Leadership is about influencing, motivating and guiding a group to accomplish the common goal. Of course more is expected during these testing times. We are challenged with a situation none of us have faced before. When Nepal endured the earthquake in 2015, all of us tried to be useful to the best of our knowledge and went to support the most affected communities. But this time, all of us are confined to our homes, working remotely. This situation has pushed leaders to be pragmatic, open-minded and creative. Compassion by the leaders is the call of the day. We cannot afford to be rigid to the old style of managing and leading and need to adapt to changing circumstances and act urgently.

Whose leadership skills come to your mind when a ‘great leader’ is mentioned?

My current favorite is Jacinda Kate Laurell Arden, the Prime Minister of New Zealand. I absolutely admire Gloria Steinem, Benazir Bhutto and Sheryl Sandberg. These days I am awed by Mahua Moitra and how she leads the parliament. I also have tremendous respect for BP, not only as a literary figure but also as visionary. And lastly, I am greatly inspired by Rosa Parks. She is the epitome of how to lead a movement to its ultimate goal.

What distinguishes a leader from a boss?

A leader inspires, motivates and uses their experience to mentor the team. A leader will support the team while encouraging them to grow, own their decisions, and learn from mistakes. A leader will walk with the team across the finishing line. But a boss is someone who demands, orders and uses fear as a tool to get the work done.

What is your leadership style?

I believe in leading by example. I do not like to micromanage for it kills innovation, opportunities for growth, and learning from failures. I do not like to deflect and I am always there to take the blame for any failure in the system. Participatory approach is key to me and I value women leaders. I am also a fearless leader, for I believe being scared is a barrier for a leader, clouding one’s judgment. I believe I am humble and carry compassion but am uncompromising when required.

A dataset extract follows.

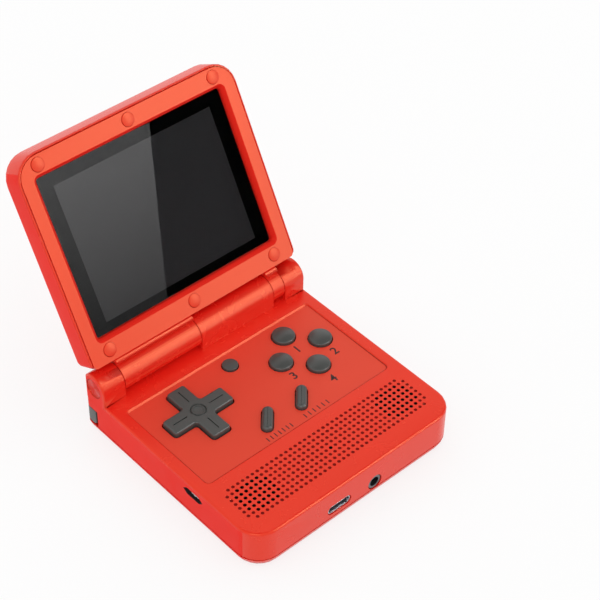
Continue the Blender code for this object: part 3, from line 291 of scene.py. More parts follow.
def metalFinish(name, colour, roughness, stretch=(60.0, 60.0, 1600.0), bump=0.00001):
    made, tree, shader = newMaterial(name, colour, roughness, Metallic=1.0)
    coords = addNode(tree, "ShaderNodeTexCoord", (-1300, 0)).outputs["Object"]
    turn = addNode(tree, "ShaderNodeMapping", (-1100, 0))
    turn.inputs["Scale"].default_value = stretch
    tree.links.new(coords, turn.inputs["Vector"])
    lines = addNode(tree, "ShaderNodeTexNoise", (-850, 0), Scale=1.0, Detail=4.0)
    tree.links.new(turn.outputs["Vector"], lines.inputs["Vector"])
    uneven = spread(tree, lines.outputs["Fac"], roughness - 0.1, roughness + 0.12)
    tree.links.new(uneven, shader.inputs["Roughness"])
    relief = addNode(tree, "ShaderNodeBump", (-300, -200), Strength=0.6)
    relief.inputs["Distance"].default_value = bump
    tree.links.new(lines.outputs["Fac"], relief.inputs["Height"])
    tree.links.new(relief.outputs["Normal"], shader.inputs["Normal"])
    return made


board = {"lacquer": (0.010, 0.090, 0.035), "patches": (0.012, 0.110, 0.045), "tracks": (0.020, 0.160, 0.070),
         "roughness": 0.42, "scale": 260.0, "trackWidth": 0.08, "relief": 0.00003}


def boardFinish():
    made, tree, shader = newMaterial("circuitBoard", board["lacquer"], board["roughness"])
    coords = addNode(tree, "ShaderNodeTexCoord", (-1300, 0)).outputs["Object"]
    tracks = addNode(tree, "ShaderNodeTexBrick", (-800, 0), Scale=board["scale"], Color1=(*board["lacquer"], 1),
                     Color2=(*board["patches"], 1), Mortar=(*board["tracks"], 1), Mortar_Size=board["trackWidth"])
    tree.links.new(coords, tracks.inputs["Vector"])
    tree.links.new(tracks.outputs["Color"], shader.inputs["Base Color"])
    relief = addNode(tree, "ShaderNodeBump", (-400, -200))
    relief.inputs["Distance"].default_value = board["relief"]
    tree.links.new(tracks.outputs["Fac"], relief.inputs["Height"])
    tree.links.new(relief.outputs["Normal"], shader.inputs["Normal"])
    return made


# What a user would change first: the colours and finishes
warmGlint = (1.0, 0.46, 0.23, 1.0)
gloss = {"Specular_IOR_Level": 1.0, "Specular_Tint": warmGlint}
underGlass = {"roughness": 0.60, "grainDepth": 0.0, "Specular_IOR_Level": 0.0, "Coat_Weight": 1.0,
              "Coat_Roughness": 0.0}
finishes = {
    "shellPlastic": {"colour": (0.860, 0.018, 0.010), "roughness": 0.27, "spreadOut": 0.008, **gloss},
    # a paler copy of the red with much weaker reflection, for faces that point sideways: painted dim reflection
    "paintedDimReflection": {"colour": (0.900, 0.020, 0.012), "roughness": 0.50, "Specular_IOR_Level": 0.20,
                    "Specular_Tint": warmGlint},
    "panelPlastic": {"colour": (0.820, 0.046, 0.027), "roughness": 0.44, "spreadOut": 0.02, **gloss},
    "lidPlastic": {"colour": (0.860, 0.018, 0.010), "roughness": 0.27, "spreadOut": 0.008, **gloss},
    # a more orange copy of the same red for the bezel's front, the strip under it and the screw pads: painted light
    "paintedLighterRed": {"colour": (0.860, 0.032, 0.015), "roughness": 0.32, "spreadOut": 0.008, **gloss},
    "capPlastic": {"colour": (0.720, 0.016, 0.010), "roughness": 0.24, "spreadOut": 0.02,
                   "Specular_IOR_Level": 0.35, "Specular_Tint": warmGlint},
    "keyPlastic": {"colour": (0.072, 0.076, 0.071), "roughness": 0.36, "grainScale": 3200.0,
                   "grainDepth": 0.06},
    # the wheel's grey is written about seven times paler than the part: painted light against the shade of its slot
    "wheelPlastic": {"colour": (0.480, 0.530, 0.530), "roughness": 0.40},
    # dark red painted shade for the grille's pits and the small fillet round the panel's recess
    "paintedHollowShade": {"colour": (0.300, 0.010, 0.006), "roughness": 0.60, "Specular_IOR_Level": 0.10},
    "printedInk": {"colour": (0.050, 0.010, 0.008), "roughness": 0.60},
    # black for the hidden black parts, and painted shade on the walls of the grille's through holes and of the
    # wheel slot
    "blackPlasticAndPaintedShade": {"colour": (0.010, 0.010, 0.011), "roughness": 0.50},
    "displayFace": {"colour": (0.024, 0.024, 0.025), "Coat_IOR": 1.65, **underGlass},
    "borderInk": {"colour": (0.0008, 0.0008, 0.0008), "Coat_IOR": 1.5, **underGlass},
    "membraneRubber": {"colour": (0.26, 0.27, 0.28), "roughness": 0.75, "grainScale": 1500.0},
    "batteryWrap": {"colour": (0.10, 0.11, 0.13), "roughness": 0.55},
}
looks = {name: mouldedPlastic(name, **finish) for name, finish in finishes.items()}
metals = {"pressedSteel": ((0.56, 0.57, 0.60), 0.30), "platedMetal": ((0.16, 0.165, 0.175), 0.32),
          "screwSteel": ((0.50, 0.50, 0.52), 0.34)}
looks.update((name, metalFinish(name, *metal)) for name, metal in metals.items())
looks["circuitBoard"] = boardFinish()

# The inside pieces keep their own solids and only get a finish
hiddenLooks = {
    "batteryWrap": ("battery",),
    "circuitBoard": ("main_board", "left_trigger_board", "right_trigger_board"),
    "membraneRubber": ("dpad_membrane", "action_membrane", "menu_membrane", "select_start_membrane"),
    "blackPlasticAndPaintedShade": ("left_speaker", "right_speaker", "volume_control_body", "dpad_fulcrum", "lcd_module"),
    "pressedSteel": ("power_switch_case", "card_socket", "hinge_pin"),
    "platedMetal": ("hinge_cartridge",),
    "screwSteel": ["lid_screw_%d" % index for index in range(1, 7)],
}
for look, names in hiddenLooks.items():
    for name in names:
        nodes[name].data.materials.clear()
        nodes[name].data.materials.append(looks[look])
print("console: materials built")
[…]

Any incidence at Women Lead Nepal that you can recall which tested your leadership skills?

I am working with the youth at Women LEAD Nepal. This requires me to assess and read situations through their lens. I joined the organisation when it was going through a transition. The leadership passed from the founders to me, a person who was unknown to the team. This was a challenge but a challenge I have loved. It required me to prove myself in the eyes of these amazing young women in Nepal who are so passionate and dedicated. It took time for me to build that trust, to prove that I am a capable leader who will not compromise on the mission and values of the organisation. I feel gaining their trust is my greatest achievement at Women LEAD Nepal.

What happens when people in power and authority cannot demonstrate leadership acumen?

The institution falls apart. One may think you are getting away with deflection but in reality, it is actually the slow death of an organisation. It applies for the nation too. Incompetent leadership leads to a failed system with loopholes for corruption and staff with laid-back attitude. People in power need to be accountable to their stakeholders; and transparency is the key. Failure to comply with good governance breeds nepotism, groupism and unhealthy power struggle.

How are women as leaders different from men leaders?

There definitely exists a difference. Women leaders have bigger challenges and we need to be more resilient. Women leaders in the public sphere are also leaders in their private sphere, doubly burdening them. Their challenges then become unpredictable. It is not easy to break that barrier as it means compromising on several factors.

My experience shows that when men stand for each other, it becomes almost impossible to break that clique. For women building that solidarity itself is a huge task. If you are to lead, creating that circle of trust involves compassion, emotional intelligence and a lot more effort. Even more, when women leaders are vocal, we often see harsh criticism and unfortunately their silence is seen as being weak.

Are leaders born or built?

I see it as both. Some have this natural talent that needs a gentle push towards the right direction. In others we can see the potential, uplift their voices and groom to lead. That grooming may take years but strategic mentoring polishes leadership quality.

When should leaders hang up their boots?

I look at it from two aspects:

1. Leading from the frontline: this is generational and comes with age. A time comes when you have to understand that the next generation is ready to lead. A hard thing to accept but a leader is someone who sees this. Retirement from leadership is not the end but a change of guard.

2. Play an advisory role: experience is critical and that knowledge should be shared. I believe institutional memory of the generation above always stands as a foundation and it is up to the next generation to assess and not dismiss.

Ujeena Rana is an academic and writer. She has worked in media for more than a decade. She enjoys walking, wondering, creating, listening to podcasts and singing lullabies to her toddler. She devours national and international news on a daily basis like a hungry person devours everything on the plate.